◆ Stored data:
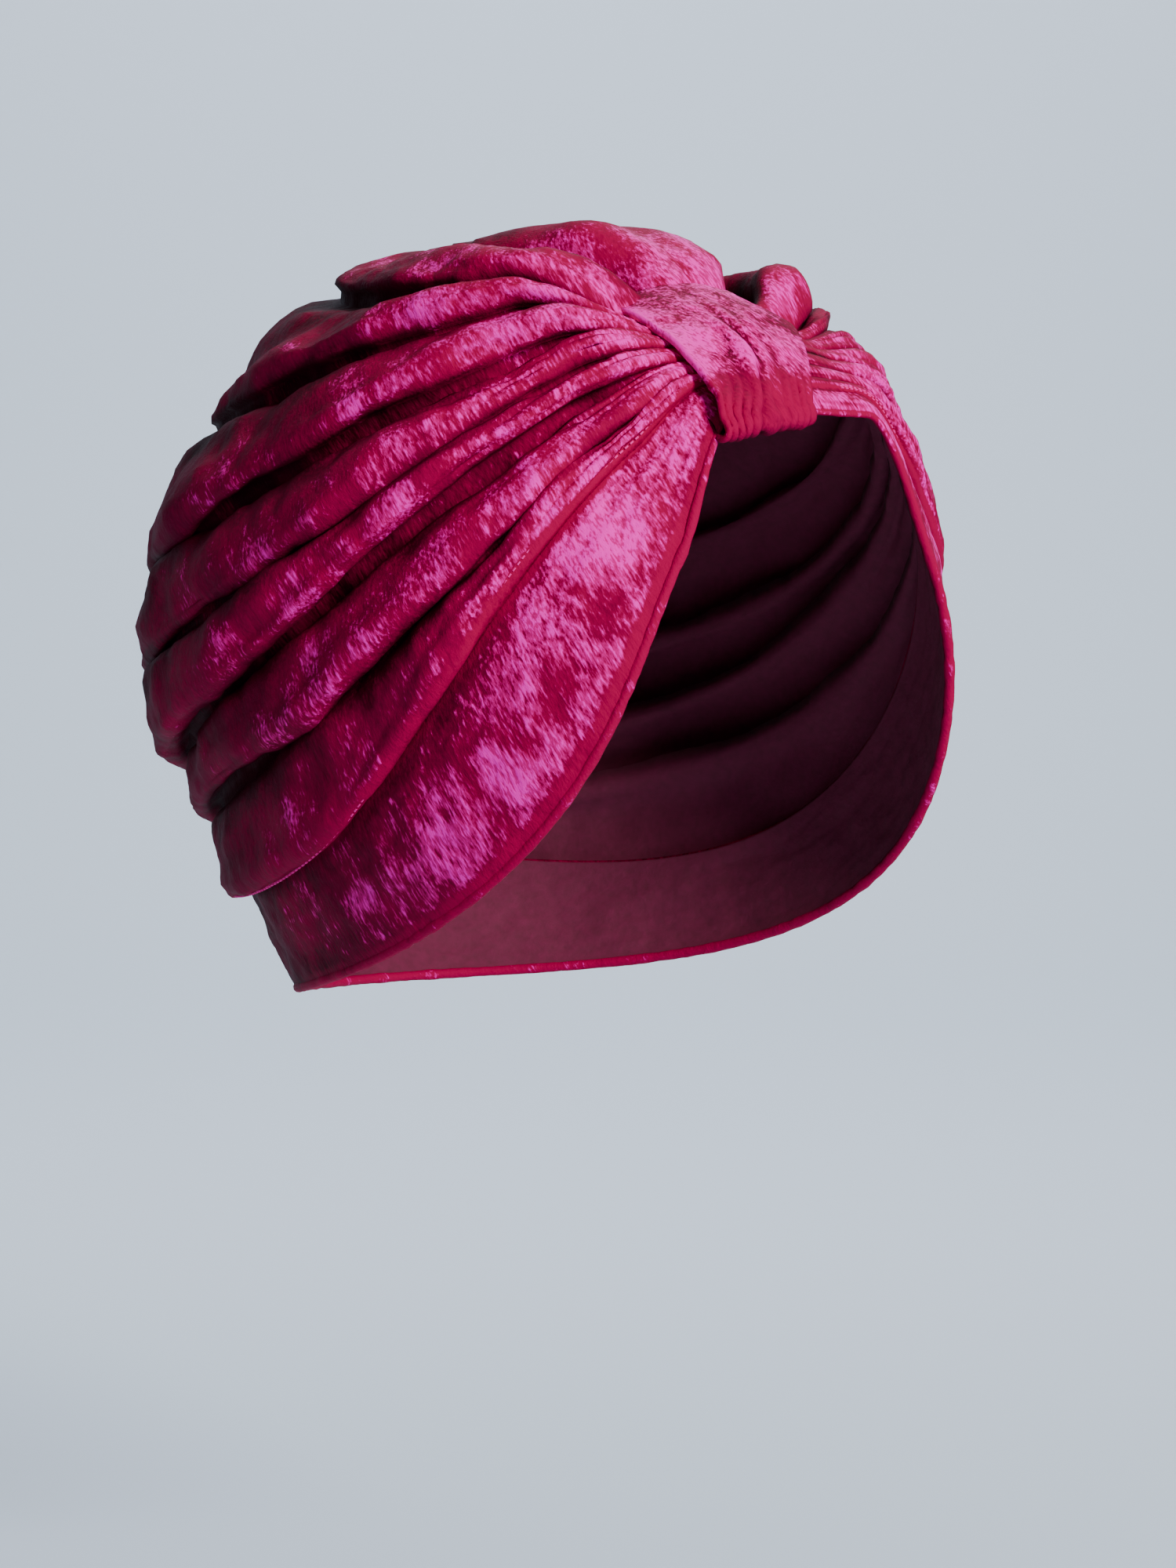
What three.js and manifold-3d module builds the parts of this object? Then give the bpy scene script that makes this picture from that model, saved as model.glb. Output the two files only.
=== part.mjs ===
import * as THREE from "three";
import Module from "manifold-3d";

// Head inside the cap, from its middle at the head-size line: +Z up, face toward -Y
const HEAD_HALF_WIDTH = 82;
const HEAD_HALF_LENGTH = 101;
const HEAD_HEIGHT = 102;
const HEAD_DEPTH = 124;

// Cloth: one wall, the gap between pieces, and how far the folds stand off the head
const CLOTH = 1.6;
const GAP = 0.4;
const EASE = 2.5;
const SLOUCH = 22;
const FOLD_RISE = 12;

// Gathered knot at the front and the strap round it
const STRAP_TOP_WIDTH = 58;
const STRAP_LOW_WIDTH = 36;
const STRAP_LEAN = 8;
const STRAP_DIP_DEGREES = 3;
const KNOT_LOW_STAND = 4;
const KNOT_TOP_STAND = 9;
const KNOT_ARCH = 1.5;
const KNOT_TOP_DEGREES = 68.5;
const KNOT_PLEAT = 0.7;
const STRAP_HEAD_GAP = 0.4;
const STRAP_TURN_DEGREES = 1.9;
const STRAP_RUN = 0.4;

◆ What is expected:
Copy out the whole listing, exactly as written.

◆ The solution:
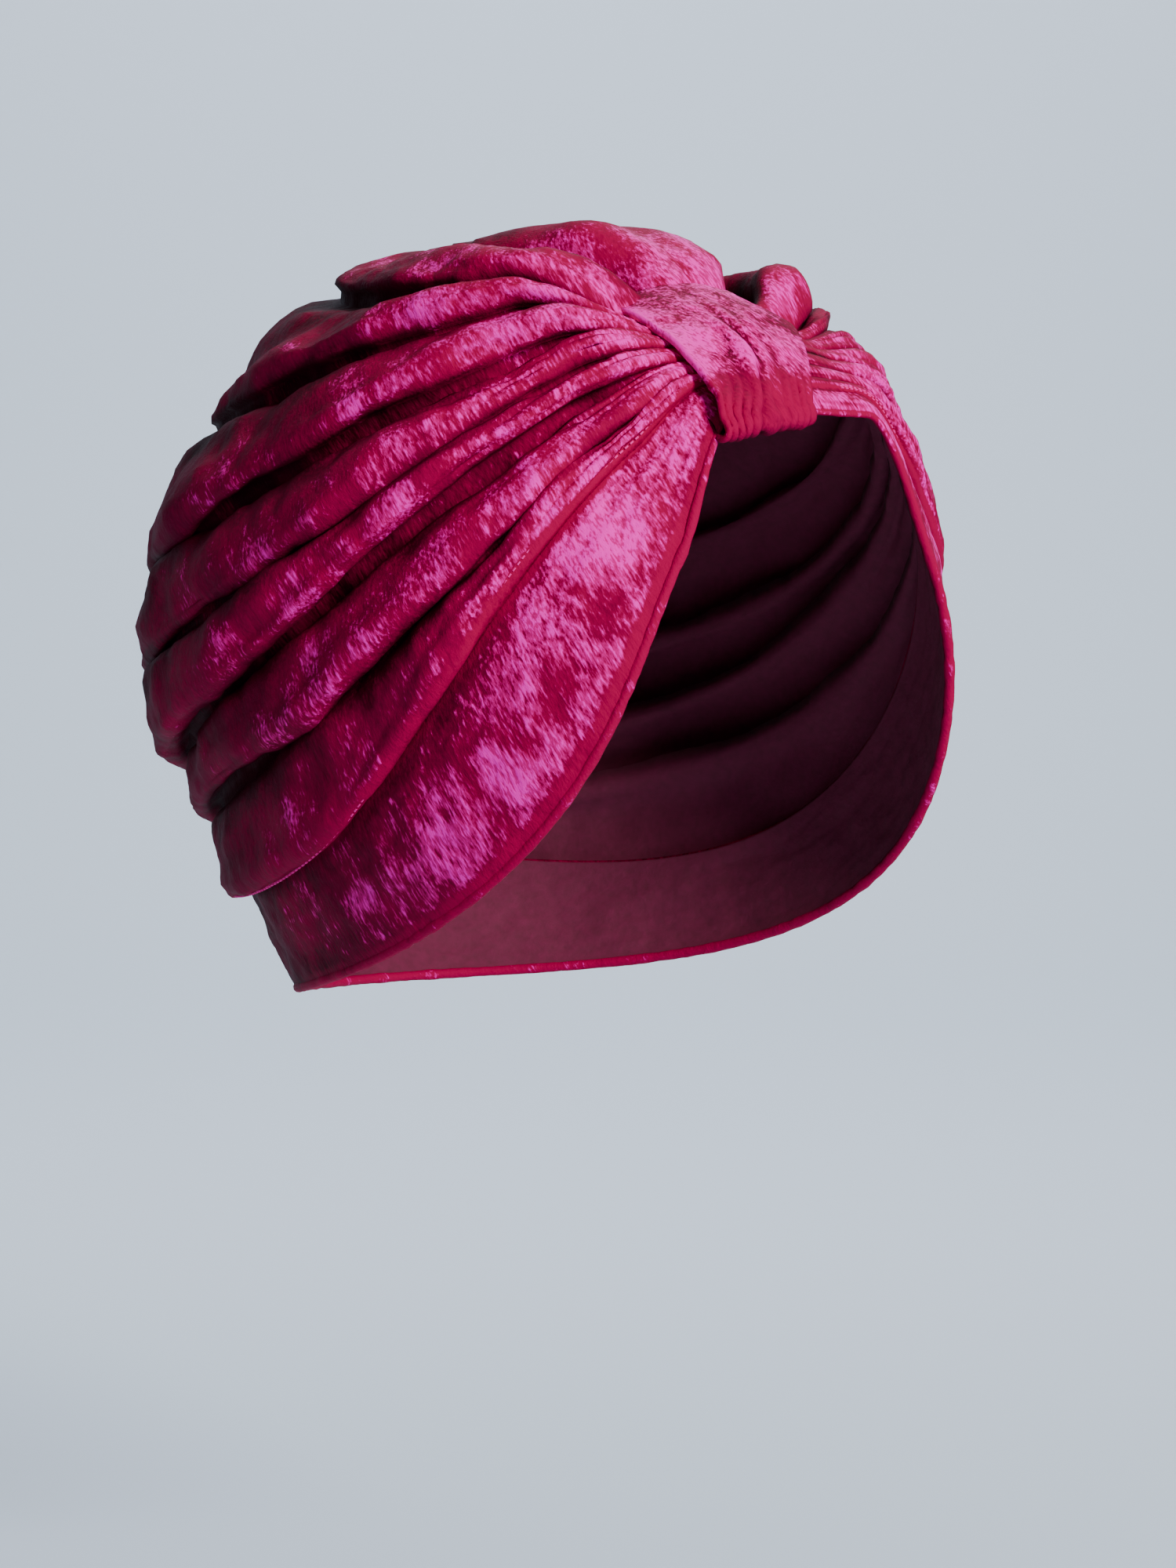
What three.js and manifold-3d module builds the parts of this object? Then give the bpy scene script that makes this picture from that model, saved as model.glb. Output the two files only.
=== part.mjs ===
import * as THREE from "three";
import Module from "manifold-3d";

// Head inside the cap, from its middle at the head-size line: +Z up, face toward -Y
const HEAD_HALF_WIDTH = 82;
const HEAD_HALF_LENGTH = 101;
const HEAD_HEIGHT = 102;
const HEAD_DEPTH = 124;

// Cloth: one wall, the gap between pieces, and how far the folds stand off the head
const CLOTH = 1.6;
const GAP = 0.4;
const EASE = 2.5;
const SLOUCH = 22;
const FOLD_RISE = 12;

// Gathered knot at the front and the strap round it
const STRAP_TOP_WIDTH = 58;
const STRAP_LOW_WIDTH = 36;
const STRAP_LEAN = 8;
const STRAP_DIP_DEGREES = 3;
const KNOT_LOW_STAND = 4;
const KNOT_TOP_STAND = 9;
const KNOT_ARCH = 1.5;
const KNOT_TOP_DEGREES = 68.5;
const KNOT_PLEAT = 0.7;
const STRAP_HEAD_GAP = 0.4;
const STRAP_TURN_DEGREES = 1.9;
const STRAP_RUN = 0.4;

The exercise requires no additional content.